From, tip noun from tip (v.) "to overturn, upset," from M.E. typen "to upset, overturn" + tilt noun from tilt (v.) "to cause to lean, incline, slope, or slant," → tilt; → mirror.

Âyené, → mirror; kaj "turned aside; crooked, bent" (cf. Skt. kubja- "hump-backed, crooked," Pali kujja- "bent," L. gibbus "hump, hunch," Lith. kupra "hump") + -o- "and" + râstright + -gar agent noun suffix → -or.

xasté (#)

Fr.: fatigué   

Exhausted of strength and energy.

Past participle of tire "to weary; become weary," M.E. tyren, O.E. teorian, of unknown origin.

Xasté "tired; hurt, wounded;" Mid.Pers. xastan, xad- "to injure, wound;" Av. vīxaδ- "to crush;" Proto-Iranian *xad- "to wound, hurt."

tired light
  نور ِ خسته   
nur-e xasté

Fr.: fatigue de la lumière   

The hypothesis that photons from distant objects lose energy during their intergalactic journey to us, thereby increasing in wavelength and becoming redshifted. This would provide an alternative to the → Big Bang model in accounting for the → redshifts of distant galaxies. However, there is no evidence for any such tired-light effect. First discussed by F. Zwicky (1929, Proceedings of the National Academy of Sciences, 15, 773).

tired; → light.

Tisserand's parameter
  پارامون ِ تیسران   
pârâmun-e Tisserand

Fr.: paramètre de Tisserand   

In celestial mechanics, a combination of orbital elements commonly used to distinguish between comets and asteroids. Objects whose Tisserand's parameter value is smaller than 3 are considered to be dynamically cometary, and those with a value larger than 3 asteroidal. Also called Tisserand's invariant.
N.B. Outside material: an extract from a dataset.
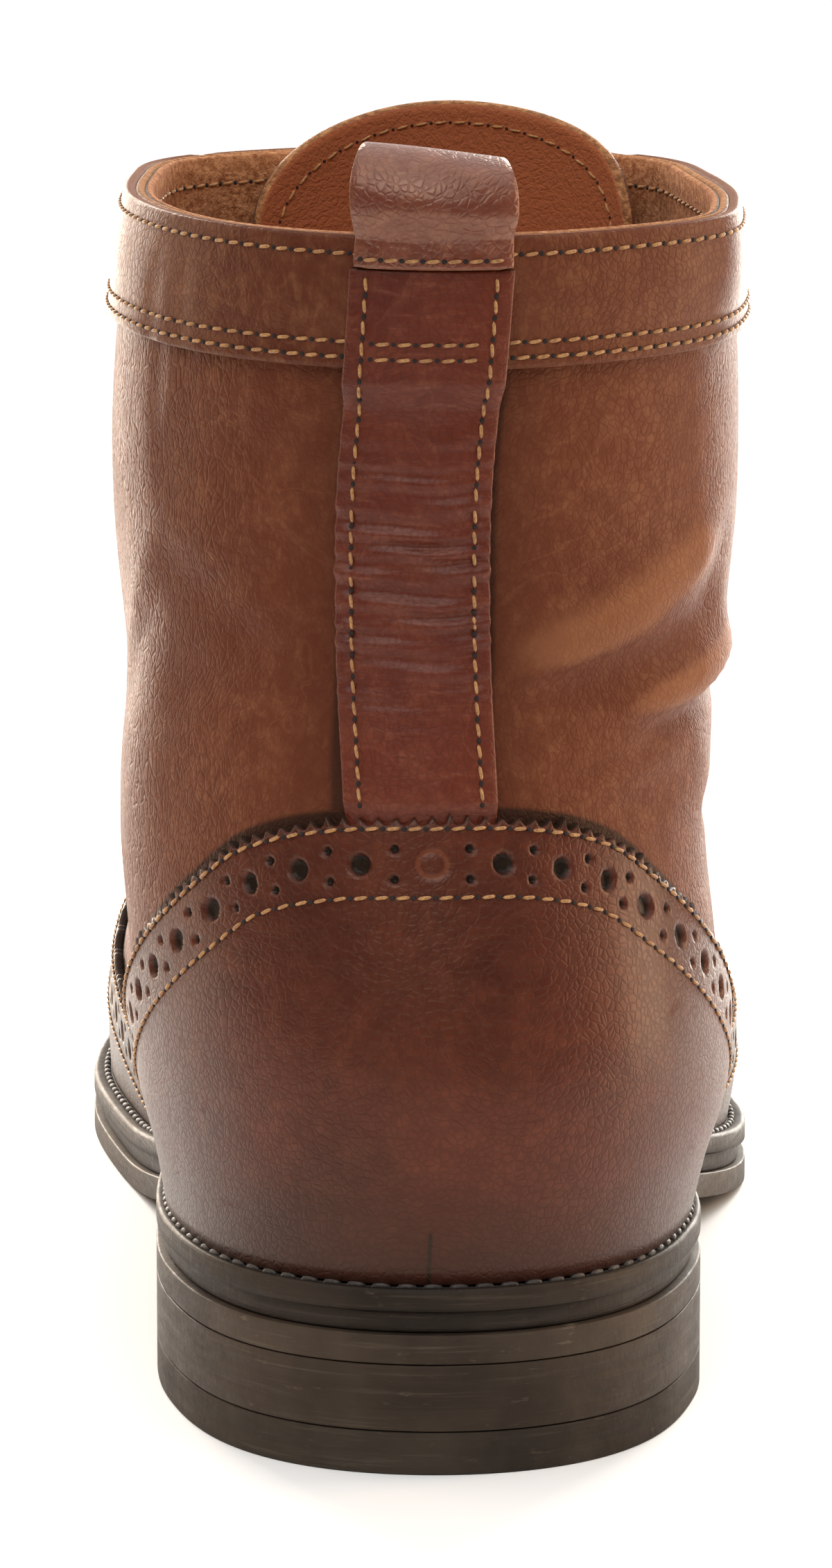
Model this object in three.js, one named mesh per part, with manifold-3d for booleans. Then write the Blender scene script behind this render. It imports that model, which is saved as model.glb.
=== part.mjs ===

Named after François Félix Tisserand (1845-1896), French astronomer, Director of the Paris Observatory (1892).

Titân (#)

Fr.: Titan   

The largest and the sixth moon of → Saturn discovered by Christiaan Huygens in 1655. Called also Saturn VI. Titan has a diameter of 5,150 km, about half the size of Earth and almost as large as Mars. It orbits Saturn at a mean distance of 1,221,830 km every 15.945 days. It is the only moon known to have an → atmosphere. Its surface temperature is -179 °C, which makes water as hard as rocks and allows → methane to be found in its liquid form. Its surface pressure is slightly higher than Earth's pressure (1.6 bars against 1 bar at sea level). The Huygens probe released from → Cassini-Huygens landed on Titan on December 25, 2004. From the data obtained by Cassini-Huygens, we know that Titan is a world with lakes and seas composed of liquid methane and → ethane near its poles, with vast, arid regions not made of silicates as on Earth, but of solid water ice coated with → hydrocarbons that fall from the atmosphere. Titan's icy dunes are gigantic, reaching, on average, 1 to 2 km wide, hundreds kilometers long and around 100 m high. Titan is the only other place in the solar system known to have an Earth-like cycle of liquids flowing across its surface as the planet cycles through its seasons. Each Titan season lasts about 7.5 Earth years. The Huygens probe made the first direct measurements of Titan's lower atmosphere. Huygens also directly sampled → aerosols in the atmosphere and confirmed that → carbon and → nitrogen are their major constituents. Cassini followed up Huygens' measurements from orbit, detecting other chemicals that include → propylene and poisonous → hydrogen cyanide, in Titan's atmosphere. Cassini's gravity measurements of Titan revealed that this moon is hiding an internal, liquid water and → ammonia ocean beneath its surface. Huygens also measured radio signals during its descent that strongly suggested the presence of an ocean 55 to 80 km below the moon's surface.

In Gk. mythology the Titans were a family of giants, the children of Uranus and Gaia, who sought to rule the heavens but were overthrown and supplanted by the family of Zeus.

Titâniyâ (#)

Fr.: Titania   

The fourteenth and largest of → Uranus's known satellites. It has a diameter of 1578 km and orbits its planet at a mean distance of 436,270 km. Titania was discovered by Herschel in 1787. Also called Uranus IV.

Titania is the Queen of the Fairies and wife of Oberon in Shakespeare's Midsummer-Night's Dream.